With a ban on upfront letting agent fees charged to tenants as well as a six-week cap on security deposits both likely to become law next year, the AIIC says legislation around inventory reporting would complement these policies.

“In order for the deposit cap to be truly effective, landlords and tenants need to be sure that the money is protected not only by a deposit protection scheme, but by an impartial inventory which provides full details of the property’s condition” adds Zane, who is also managing director of My Property Inventories.

“Moreover, if rents rise due to the ban on fees as expected, then typical damage deposits will increase as a result. This means landlords will need to be able to call upon an inventory to prove deductions. At the same time, higher sums of tenants’ money will be at risk and so they will need the assurance that it’s protected by impartiality,” he says.

Over the coming months, the AIIC says it will continue to campaign for mandatory independent inventory reporting by raising awareness and meeting with opinion formers. 

  • Fed Up Landlord

    Will the AIIC stop "flogging the dead horse" on this in a blatant attempt to protect it's own interests. Inventories have been and will continue to be done by agents and landlords on software which is equal to that of the AIIC. Adding in another additional expense to the PRS when it is being hammered on all sides is not helpful and is counter- productive. The AIIC is worried that the fee ban will force agents to bring inventories back in house and thus it's members lose work. So it's trying to mandate it.

    Tony Vasiliou

    Funny how the PRS didn't take seriously my ordeal following a complaint raised about their member who hasn't even provided an inventory checklist nor even any receipts to validate the expenditure I was billed for through them.

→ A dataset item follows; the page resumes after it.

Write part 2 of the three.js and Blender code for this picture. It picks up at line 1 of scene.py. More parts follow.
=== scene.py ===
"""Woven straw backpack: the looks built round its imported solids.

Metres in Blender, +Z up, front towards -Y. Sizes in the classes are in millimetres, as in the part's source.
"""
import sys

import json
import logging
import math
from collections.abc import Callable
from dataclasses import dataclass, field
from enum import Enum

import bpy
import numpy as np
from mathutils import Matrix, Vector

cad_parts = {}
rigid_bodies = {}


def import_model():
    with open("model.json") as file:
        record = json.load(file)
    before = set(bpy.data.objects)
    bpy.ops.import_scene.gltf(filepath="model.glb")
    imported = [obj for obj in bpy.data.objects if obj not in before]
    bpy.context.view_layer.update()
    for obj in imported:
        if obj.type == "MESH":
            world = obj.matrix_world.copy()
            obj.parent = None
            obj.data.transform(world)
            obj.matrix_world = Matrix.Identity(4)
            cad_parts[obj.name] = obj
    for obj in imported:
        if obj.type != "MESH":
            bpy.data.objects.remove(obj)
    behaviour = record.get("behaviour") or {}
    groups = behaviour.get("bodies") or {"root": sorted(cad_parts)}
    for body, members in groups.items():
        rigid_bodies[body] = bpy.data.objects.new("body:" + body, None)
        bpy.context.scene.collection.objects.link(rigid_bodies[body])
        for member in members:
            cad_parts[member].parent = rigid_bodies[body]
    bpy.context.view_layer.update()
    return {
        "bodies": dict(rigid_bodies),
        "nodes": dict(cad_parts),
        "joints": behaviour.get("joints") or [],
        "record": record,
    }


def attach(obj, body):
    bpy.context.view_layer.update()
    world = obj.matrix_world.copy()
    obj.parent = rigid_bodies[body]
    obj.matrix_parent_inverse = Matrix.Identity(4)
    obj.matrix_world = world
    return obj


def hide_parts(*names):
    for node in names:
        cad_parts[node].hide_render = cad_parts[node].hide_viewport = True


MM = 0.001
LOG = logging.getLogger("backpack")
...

    It's utterly bewildering and absurd that the Redress Scheme pushes for these reforms and legislation yet when it's clear one of their own members doesn't abide by them they fail to tackle them except to say and I quote "We've flagged him on the system for the next time this agent comes up."

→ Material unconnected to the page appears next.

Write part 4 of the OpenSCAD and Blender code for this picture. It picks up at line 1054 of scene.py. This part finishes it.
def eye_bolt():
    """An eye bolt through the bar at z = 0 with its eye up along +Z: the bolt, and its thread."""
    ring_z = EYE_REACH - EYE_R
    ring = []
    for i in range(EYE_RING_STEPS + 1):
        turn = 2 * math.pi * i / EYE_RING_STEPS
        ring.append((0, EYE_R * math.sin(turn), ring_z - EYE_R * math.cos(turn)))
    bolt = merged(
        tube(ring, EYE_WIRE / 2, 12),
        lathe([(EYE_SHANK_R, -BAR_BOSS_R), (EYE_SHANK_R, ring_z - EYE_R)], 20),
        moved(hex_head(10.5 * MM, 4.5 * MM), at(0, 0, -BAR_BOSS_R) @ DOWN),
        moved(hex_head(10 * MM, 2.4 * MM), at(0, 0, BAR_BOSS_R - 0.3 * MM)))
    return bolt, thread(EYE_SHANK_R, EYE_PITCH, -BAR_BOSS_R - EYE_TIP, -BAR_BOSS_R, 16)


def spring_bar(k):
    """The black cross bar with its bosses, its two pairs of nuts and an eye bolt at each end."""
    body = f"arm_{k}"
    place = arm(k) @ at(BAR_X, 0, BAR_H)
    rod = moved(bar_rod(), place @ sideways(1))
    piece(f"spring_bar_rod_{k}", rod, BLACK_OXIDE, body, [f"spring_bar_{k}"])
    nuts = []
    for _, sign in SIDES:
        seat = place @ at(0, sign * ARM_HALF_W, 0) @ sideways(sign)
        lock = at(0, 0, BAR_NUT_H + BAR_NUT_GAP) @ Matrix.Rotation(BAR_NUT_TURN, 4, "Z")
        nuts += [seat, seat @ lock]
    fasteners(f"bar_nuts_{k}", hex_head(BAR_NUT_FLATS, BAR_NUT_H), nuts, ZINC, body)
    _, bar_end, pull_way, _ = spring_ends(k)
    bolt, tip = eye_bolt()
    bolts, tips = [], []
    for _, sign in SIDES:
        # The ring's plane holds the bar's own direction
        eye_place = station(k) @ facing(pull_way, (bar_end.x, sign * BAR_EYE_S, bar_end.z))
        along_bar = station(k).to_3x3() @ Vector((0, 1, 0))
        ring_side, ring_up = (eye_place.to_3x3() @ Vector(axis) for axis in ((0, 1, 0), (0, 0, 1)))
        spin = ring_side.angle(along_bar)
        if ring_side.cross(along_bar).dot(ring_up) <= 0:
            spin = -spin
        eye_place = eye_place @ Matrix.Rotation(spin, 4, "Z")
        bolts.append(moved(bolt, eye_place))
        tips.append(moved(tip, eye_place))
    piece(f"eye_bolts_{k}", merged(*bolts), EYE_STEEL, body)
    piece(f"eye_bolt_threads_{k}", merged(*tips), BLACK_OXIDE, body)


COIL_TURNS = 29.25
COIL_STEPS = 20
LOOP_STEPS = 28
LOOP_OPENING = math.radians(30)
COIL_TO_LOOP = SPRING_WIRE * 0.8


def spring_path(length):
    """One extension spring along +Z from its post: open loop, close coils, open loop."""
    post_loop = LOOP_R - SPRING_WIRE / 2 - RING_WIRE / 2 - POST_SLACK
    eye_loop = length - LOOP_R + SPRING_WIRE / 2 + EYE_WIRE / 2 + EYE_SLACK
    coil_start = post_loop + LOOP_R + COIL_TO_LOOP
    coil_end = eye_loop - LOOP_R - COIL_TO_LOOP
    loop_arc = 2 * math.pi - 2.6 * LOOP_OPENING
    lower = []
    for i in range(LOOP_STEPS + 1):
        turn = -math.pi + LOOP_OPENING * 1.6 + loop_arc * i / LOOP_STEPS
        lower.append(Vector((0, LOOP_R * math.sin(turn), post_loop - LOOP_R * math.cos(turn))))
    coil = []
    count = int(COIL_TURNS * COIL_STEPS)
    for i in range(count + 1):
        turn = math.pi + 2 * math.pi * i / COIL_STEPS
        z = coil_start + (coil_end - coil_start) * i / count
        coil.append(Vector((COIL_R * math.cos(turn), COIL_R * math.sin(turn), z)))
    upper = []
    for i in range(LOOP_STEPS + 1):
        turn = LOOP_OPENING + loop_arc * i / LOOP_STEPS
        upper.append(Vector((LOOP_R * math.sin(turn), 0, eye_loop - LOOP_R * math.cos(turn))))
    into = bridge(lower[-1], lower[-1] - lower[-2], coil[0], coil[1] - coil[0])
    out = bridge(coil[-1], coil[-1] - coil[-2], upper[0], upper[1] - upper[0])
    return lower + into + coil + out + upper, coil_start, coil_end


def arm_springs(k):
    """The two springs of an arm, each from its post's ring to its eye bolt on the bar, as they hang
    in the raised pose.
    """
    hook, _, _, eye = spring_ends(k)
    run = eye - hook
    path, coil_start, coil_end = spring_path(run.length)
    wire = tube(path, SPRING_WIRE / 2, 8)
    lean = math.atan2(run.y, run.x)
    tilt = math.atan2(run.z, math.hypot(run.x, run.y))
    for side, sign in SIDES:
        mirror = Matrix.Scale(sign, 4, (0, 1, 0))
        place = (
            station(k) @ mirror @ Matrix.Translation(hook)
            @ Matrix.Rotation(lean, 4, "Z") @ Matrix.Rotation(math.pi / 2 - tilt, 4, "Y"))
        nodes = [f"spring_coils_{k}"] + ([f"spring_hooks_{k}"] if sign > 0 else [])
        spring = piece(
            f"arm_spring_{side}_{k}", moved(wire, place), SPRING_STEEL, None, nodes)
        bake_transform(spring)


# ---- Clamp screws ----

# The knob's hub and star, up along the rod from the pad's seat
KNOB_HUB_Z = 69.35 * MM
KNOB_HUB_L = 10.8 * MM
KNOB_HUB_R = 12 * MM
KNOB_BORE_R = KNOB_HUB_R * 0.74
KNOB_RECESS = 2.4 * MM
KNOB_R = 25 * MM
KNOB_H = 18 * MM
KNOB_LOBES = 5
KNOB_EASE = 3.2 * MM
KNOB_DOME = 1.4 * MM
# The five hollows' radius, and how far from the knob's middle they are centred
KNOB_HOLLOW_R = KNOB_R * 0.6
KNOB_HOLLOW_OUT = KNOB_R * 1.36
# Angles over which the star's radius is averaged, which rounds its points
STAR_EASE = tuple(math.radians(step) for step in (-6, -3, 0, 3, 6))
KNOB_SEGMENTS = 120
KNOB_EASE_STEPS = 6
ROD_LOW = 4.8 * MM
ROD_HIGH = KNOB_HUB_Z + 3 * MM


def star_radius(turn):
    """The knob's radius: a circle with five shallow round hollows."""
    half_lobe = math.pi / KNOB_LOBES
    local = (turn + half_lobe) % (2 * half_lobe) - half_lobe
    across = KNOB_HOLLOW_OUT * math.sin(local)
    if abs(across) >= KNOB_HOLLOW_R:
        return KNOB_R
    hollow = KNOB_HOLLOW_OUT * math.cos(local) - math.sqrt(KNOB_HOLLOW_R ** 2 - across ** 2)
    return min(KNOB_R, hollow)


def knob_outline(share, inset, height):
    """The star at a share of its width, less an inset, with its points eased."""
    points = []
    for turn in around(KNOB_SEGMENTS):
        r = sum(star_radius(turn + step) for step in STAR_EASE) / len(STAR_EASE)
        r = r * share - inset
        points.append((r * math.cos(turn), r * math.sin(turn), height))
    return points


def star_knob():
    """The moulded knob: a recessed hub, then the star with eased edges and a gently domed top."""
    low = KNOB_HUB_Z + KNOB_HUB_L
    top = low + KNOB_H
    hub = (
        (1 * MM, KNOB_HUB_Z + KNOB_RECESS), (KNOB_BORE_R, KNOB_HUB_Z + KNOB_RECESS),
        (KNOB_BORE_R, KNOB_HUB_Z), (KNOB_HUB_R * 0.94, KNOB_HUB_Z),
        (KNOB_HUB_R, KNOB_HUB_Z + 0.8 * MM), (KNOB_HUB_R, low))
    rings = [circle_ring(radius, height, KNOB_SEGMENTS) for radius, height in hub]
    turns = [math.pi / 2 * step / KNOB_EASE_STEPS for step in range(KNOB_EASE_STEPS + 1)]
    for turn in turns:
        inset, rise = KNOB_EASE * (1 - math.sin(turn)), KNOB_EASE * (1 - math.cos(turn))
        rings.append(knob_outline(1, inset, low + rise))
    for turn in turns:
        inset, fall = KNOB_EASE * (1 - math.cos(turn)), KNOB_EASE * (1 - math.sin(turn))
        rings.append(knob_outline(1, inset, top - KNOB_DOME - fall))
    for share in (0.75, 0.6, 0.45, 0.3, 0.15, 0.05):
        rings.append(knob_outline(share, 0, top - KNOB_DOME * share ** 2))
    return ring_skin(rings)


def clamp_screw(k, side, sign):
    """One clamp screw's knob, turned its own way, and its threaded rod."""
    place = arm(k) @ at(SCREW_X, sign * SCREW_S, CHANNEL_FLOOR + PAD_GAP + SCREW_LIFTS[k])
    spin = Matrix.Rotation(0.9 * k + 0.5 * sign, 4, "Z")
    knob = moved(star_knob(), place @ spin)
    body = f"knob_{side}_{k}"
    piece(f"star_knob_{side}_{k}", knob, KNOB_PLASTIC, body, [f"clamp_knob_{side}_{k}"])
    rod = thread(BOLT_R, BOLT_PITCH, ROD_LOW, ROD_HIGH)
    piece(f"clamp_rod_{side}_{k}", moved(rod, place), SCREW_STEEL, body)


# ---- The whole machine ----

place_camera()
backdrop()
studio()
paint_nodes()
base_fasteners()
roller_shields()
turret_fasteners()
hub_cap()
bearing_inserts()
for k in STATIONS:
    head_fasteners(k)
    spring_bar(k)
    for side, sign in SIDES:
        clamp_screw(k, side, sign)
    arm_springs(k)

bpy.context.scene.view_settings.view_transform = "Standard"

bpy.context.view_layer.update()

    Great help that is for the next poor chap and tenants who get caught up in this rogue estate agent's fraudulent activities including gas safety breaches that their own hired engineers are responsible for (and justified in a text message that it was normal practise for a certificate to signed off AFTER tenants moved in).

    The Property Redress Scheme are in no position to be calling for these reforms when they freely let a shark of their own let loose.

  • icon

    I look at these inventories when a new tenant arrives I see a lot of p--s poor pictures and a report from someone who barely knows how the mechanics of a house work. The pictures are not good enough to define fair wear and tare. I have had cases of useless fridges where the tenant has deiced them with a hammer and released all the freon. Apparently you need a gmvq in switching technology and instructions on when to turn the switch on and how to be sure the fridge coils are cooling. I have had a small water leak go undetected at the start of a new let which caused £1,ooo of damage. They don't know what dangerous electrics are. You need a qualified electrician and pay £100 plus for a report. I am one and I am paying them for the inspection which could easily cover all I want to know for a safety test.

    The only people who get anything out of these reports are the letting agent who uses them to completely dodge doing any work against a bad tenant or for the landlord.

    This is legislation we can profitably do without.

  • icon

    What another load of tripe. Professional Landlords provide an Inventory for the tenant on Move In. Signed and dated. The tenant then is given instructions to make notes on their copy of the Inventory. This is then returned to the agent or landlord for any action or not. On Check Out tenant will be present with his Inventory and the landlord or agent with his and on how the property has been left can easily be compared. Simple. What is being proposed is just yet another money grabbing exercise.
    Good professional landlord will NOT charge for a Check Out.

  • jeremy clarke

    I'm happy to see these guys getting inventories mandated as long as they agree to do them foc. If we cannot charge fees why should they?